The last, and probably the most difficult step of a successful investment plan is to control your nerves. You can't control the direction of the market, but you can control how you react to it. Your behavior can dramatically affect your investment results. Here's our plan:
- Don't be fearful. Fear decreases returns. Too many people move out of stocks after they've gone down. Sitting in cash or an ultra-conservative portfolio "until things look better" practically guarantees missing out on the returns of a market turnaround (i.e. 2009-2010). Investing is a long-term endeavor. Take tax losses in down years to set up "free" capital gains in good years.

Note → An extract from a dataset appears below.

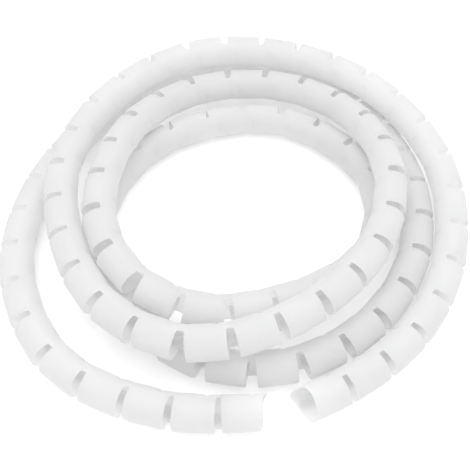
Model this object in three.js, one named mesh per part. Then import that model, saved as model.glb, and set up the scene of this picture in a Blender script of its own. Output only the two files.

- Don't be greedy. Greed increases losses. Too many people throw caution to the wind after the market has gone up. Abandoning your diversified target allocation in favor of more stocks or a "hot" investment is a recipe for magnified losses. Enjoy your gains by taking some off the table (i.e. rebalancing).
- Don't be naive. There is no such thing as a no-risk, high-return investment. If it sounds too good to be true, it is. If you're unsure about an investment, seek a 2nd or 3rd opinion.
- Relax. You can't do much more. Take comfort in the fact that you are utilizing a similar, if not better, investment approach than most people and even professional advisors.
- Recognize your biases. Investing is more of a mental game than anything else. In fact, a relatively new field has emerged that is devoted to the mental challenges of investing — Behavioral Finance.